In August, IJAC published an invited review Deep Learning Based Single Image Super-resolution: A Survey, by Prof. Amir Hussain, professor of Edinburgh Napier University. This survey focuses mainly on deep learning-based methods and aims to provide a comprehensive introduction to the field of SISR.
Deep Learning Based Single Image Super-resolution: A Survey
Viet Khanh Ha, Jin-Chang Ren, Xin-Ying Xu, Sophia Zhao, Gang Xie, Valentin Masero, Amir Hussain
Single image super-resolution (SISR) aims to obtain high-resolution (HR) images from a low-resolution (LR) image. It has practical applications in many real-world problems, where certain restrictions present in image or video such as bandwidth, pixel size, scene details, and other factors. Since multiple solutions exist for a given input LR image, SISR is to solve an ill-posed inverse problem.
There are various techniques to solve an SISR problem, which can be classified into three categories, i.e., interpolation-based, reconstruction-based, and example-based methods. The interpolation-based methods are quite straightforward, but they can not provide any additional information for reconstruction and therefore the lost frequency cannot be restored. Reconstruction-based methods usually introduce certain knowledge priors or constraints in an inverse reconstruction problem. The representative priors can be local structure similarity, non-local means, or edge priors. Example-based methods attempt to reconstruct the prior knowledge from a massive amount of internal or external LR-HR patch pairs, in which deep learning techniques have shined new light on SISR.
2. Challenges and trends
Despite the success of deep learning for SISR tasks, there are open research questions regarding SISR model design as discussed below:
1) Need for light structure model: Although deeper is better, most recent SISR models contain no more than a hundred layers due to the overfitting problem. This is because SISR models work on pixel level, which requires many more parameters than that of image classification. As the model is getting deeper, the vanishing gradient is becoming more challenging. This suggests the preference of a light structure model with fewer parameters and less computation.
2) Adapt well to unknown degradation: Most algorithms highly depend on predetermined assumptions that LR images are simply down-sampling from HR images. They were unsuccessful in recovering SR images with big scale factors due to the lack of learnable features on LR images. If noise is present, the accuracy of reconstruction is deteriorated as a result of the increasing ill-posed problems. A good way to feasibly deal with unknown degradation is to use transfer learning or a huge number of training examples. However, there has been little research on this task hence this needs be further investigated.
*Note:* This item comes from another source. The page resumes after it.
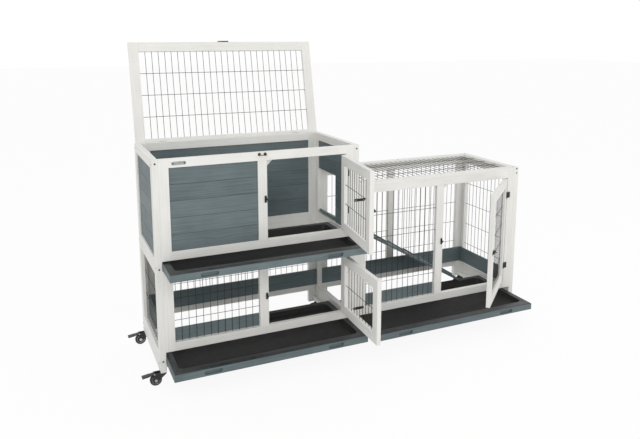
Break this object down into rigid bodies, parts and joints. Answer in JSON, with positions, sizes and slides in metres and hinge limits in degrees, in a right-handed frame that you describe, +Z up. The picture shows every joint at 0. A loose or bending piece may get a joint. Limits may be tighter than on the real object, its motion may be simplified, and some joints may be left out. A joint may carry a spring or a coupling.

3) Requirement for different assessment criteria:
No methods can achieve low distortion and good perceptual quality at the same time. The traditional measurements such as L1/L2 loss can help to generate images with low distortion, but there is still considerable disagreement with regard to human perception. In contrast, the integration of perceptual assessment produces more realistic images, but it suffers from low PSNR. Therefore, it is necessary to extend more criteria of assessment for particular applications.
4) Efficiently interpret and exploit prior knowledge to reduce ill-posed problems: Until recently, the deep architecture appears like a black box and we have limited knowledge of why it works and how it works. Meanwhile, most SISR algorithms have introduced different structures or connections based on the experiments, neglecting to explain further on why the result is improved. Another important solution for ill-posed problems is to combine different constraints as regulizers for prediction. For example, the combination of different loss functions, or the use of image segmentation information to constrain reconstructed images. That is why a semantic categorical prior was introduced, attempting to achieve richer and more realistic textures. The simple ways to use more prior knowledge are that we can use MLE as a proxy to incorporate prior knowledge as conditional probability or feed directly into the network whilst forcing parameters sharing for all kinds of inputs.
This survey has reviewed key papers in single image super-resolution that underly example-based learning methods. Among these, we noticed that deep learning based methods have recently achieved state-of-the-art performance. Before going into more detail of each algorithm, the general background in each of the categories was introduced. We have highlighted important contributions of these algorithms, discussed their pros and cons and suggested future work possible either within categories or in designated sections. Up to now, we cannot define which SISR algorithms are the most state-of-theart, as this is highly dependent on applications. For instance, an algorithm which is good for medical imaging or facing processing purposes is not necessarily effective for remote sensing images. The different constraints imposed in a problem indicates a need to generate a benchmark database that specifies the concerns of applications in different fields. Finally, there are outstanding challenges to exploit algorithms in practical applications since they have been mainly applied to standard benchmark datasets and poorly adapted to different scenarios. This survey paper has enhanced the understanding of deep learning based algorithms applied to single image super-resolution, which can be used as a comprehensive guide for the beginner and throws up many questions in need of further investigation.